Marriage is one of the purposes of being created and not the whole of it. Many ladies have this idea that marriage is a destination, not knowing that marriage is a journey.
Having a vision and pursuing it as a single person is like journeying through life on a unicycle. When you get married to the right person, you journey through life no longer on a unicycle, but on a bicycle. With vision in marriage you have balance in life and stand greater chances of fulfilling destiny.
Discover your purpose of being created like Indra Nooyi, Christiane Amanpour, Hilary Clinton, Michelle Bachelet, Yoani Sanchez, Mary McAleese and a whole lot of them, who have impacted their world through embracing their visions.
Remember you were created to fill a void in the world, don’t just exist in marriage but live.
3. Never marry out of desperation
Like the saying goes, desperate needs call for desperate measures, but I say desperate needs calls for destructive measures.

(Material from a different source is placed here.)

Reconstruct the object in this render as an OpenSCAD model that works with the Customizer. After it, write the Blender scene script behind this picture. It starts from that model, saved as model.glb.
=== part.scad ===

My cousin acted desperately by getting married to a man she barely knew. She never saw this man face to face until the day her dowry was paid. I am not saying that those who were in physical relationship before getting married do not have their share of ups and downs in marriage, but do not allow desperation becloud your sense of reasoning.
A desperate person is a gullible person who will swallow anything she is told hook, line and sinker. That was the reason she believed everything she was told without carrying out necessary investigations.
Do not get desperate to rush into marriage but be observant and be sensitive to choose the right person. Don’t sit at home waiting for the right person, but go out there and make yourself useful. The fact that your friends, sisters and cousins have gotten married does not mean you should mount unnecessary pressure on yourself and fall into the wrong hands.
We all came into this world without having anybody’s name written on our palms as competitor. The greatest competition you will ever have is yourself. Don’t get married because you feel others are leaving you behind, get married because you are ready to be a positive influence to that man you call your husband.